Open ansonl opened this issue 3 years ago • 6 comments

Application Version

4.13.1

Platform

Windows 10

Qt

PyQt

Display Driver

N/A

Steps to Reproduce

  1. Place a tall (lower left) and short object (upper right) on the build surface in Cura.
  2. Set printing Sequence to One At A Time
  3. Print

Actual Results

At the end of the print, when the gcode homes X/Y, Cura does not generate gcode to lower the printing bed to the tallest object printed height so the printhead will home X/Y at the height of the last object printed which may not be the tallest object printed on the build surface.

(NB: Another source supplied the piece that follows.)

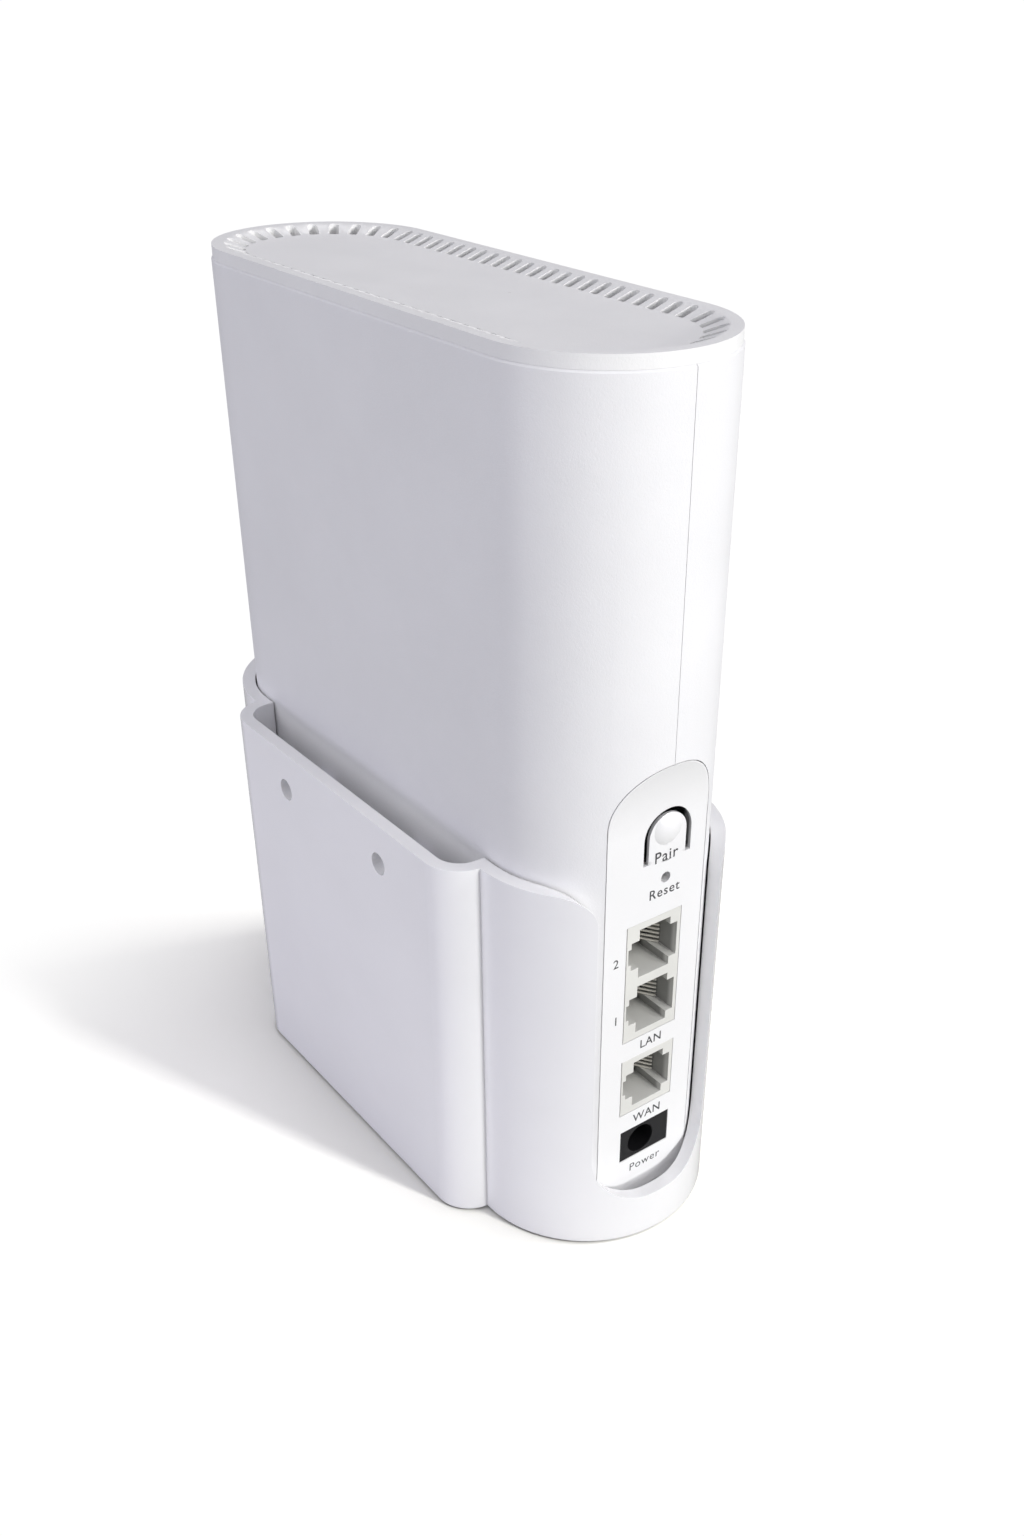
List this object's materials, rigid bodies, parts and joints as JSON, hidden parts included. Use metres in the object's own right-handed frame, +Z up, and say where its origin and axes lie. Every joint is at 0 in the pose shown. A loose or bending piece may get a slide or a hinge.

The print head will slam into the already printed objects and homing will fail.

Expected results

Cura should lower the bed to the tallest height of all printed objects before moving onto the next printed object in the sequence and before homing X/Y at the conclusion of the print.

Additional Information Capture

IMG_6471-min IMG_6472-min

ansonl avatar Feb 19 '22 14:02 ansonl

Hi @ansonl thank you for your report. Could you share your project file (file - save project) here as a .zip?

fvrmr avatar Feb 25 '22 15:02 fvrmr

@fvrmr, attached.

I don't have the original project file but was able to replicate the position and sequence with two sample objects. When I generate gcode for the attached project, the taller object on the left prints first. When the second lower object is done printing, the printer will proceed directly to homing X/Y and will hit the taller object as it homes X first.

Cura_test_sequence.zip

ansonl avatar Feb 25 '22 15:02 ansonl

This is a problem with settings, but more specifically it's a problem with the default end g-code of the Ultimaker Original+. It has this line:

G28 X0 Y0 ;move X/Y to min endstops, so the head is out of the way

In the case of one-at-a-time printing, this is dangerous.

Ghostkeeper avatar Mar 07 '22 01:03 Ghostkeeper

@Ghostkeeper If the printer doesn't move the nozzle out of the way at the end of the print, won't that create a risk of oozing depending on how the user's printer is set up? Would it make sense for all printers to lower the bed at the end below the highest print height anyways.

ansonl avatar Mar 07 '22 03:03 ansonl

Yes, it should move the head away before signalling end-of-print, because the end-of-print takes a while to process, retracts the filament, etc. Directly moving vertically tends to leave a little tail on the top of the print though. I believe that with the Ultimaker 2 we move horizontally by 20mm or so in the end g-code, and then end the print, after which the firmware moves the bed down. This is theoretically still dangerous (other objects could be hit by that 20mm move, or it could go out of bounds) but that almost never happens™.

Ghostkeeper avatar Mar 12 '22 18:03 Ghostkeeper

My end gcode only moves 2 mm horizontally to break the string after retracting, and works fine. This would almost surely be safe for arbitrary one-at-a-time prints.